For instance, Milgram’s experiment to test human obedience to an authority figure, very normal people who’d never shown signs of physically hurting another person were all of a sudden electrocuting people to the point of serious injury or death (or, they thought they were inflicting such results, but luckily it was just an experiment, so no one got hurt). A lot of what we’re capable of doing doesn’t have to do with our personalities or even how we’re raised, and much to do with what circumstances we’re facing at the time.

Maybe that’s true sometimes, and not at other times. I mean, that’s what I think. But you can see why this question “Can people change?” draws such inconclusive answers. Is maturing the same thing as changing? Or is it just learning to self-manage, like I said it was? Does someone who shoplift in college have an innate desire to take things that don’t belong to them for their entire life, even if they stopped stealing 20 years ago?
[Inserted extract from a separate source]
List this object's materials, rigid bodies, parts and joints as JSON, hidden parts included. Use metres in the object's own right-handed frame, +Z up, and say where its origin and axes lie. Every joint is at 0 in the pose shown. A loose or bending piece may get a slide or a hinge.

If a person cheats on their girlfriend, does that mean they will always struggle with fidelity, no matter who they’re with?

dont-tell-me-youre-sorry

I mean, all these answers are a big “maybe.” Or perhaps, “depends on the person.” I go through life assuming that people can learn from their mistakes and earn my trust, even if its been lost in the past. Still, I’m not sure that means I trust that people can change. I think I just trust that people can become very good at managing their issues. If I didn’t allow people the opportunity to prove their personal development, life would be oh so very negative. Just as I want grace and trust from people I’ve wronged in my past, I need to give that benefit of the doubt to others.

What do you think? I’d love to hear some other perspectives on this topic! And definitely go check out “The Personality Myth” episode of Invisibilia. It’ll certainly get you thinking!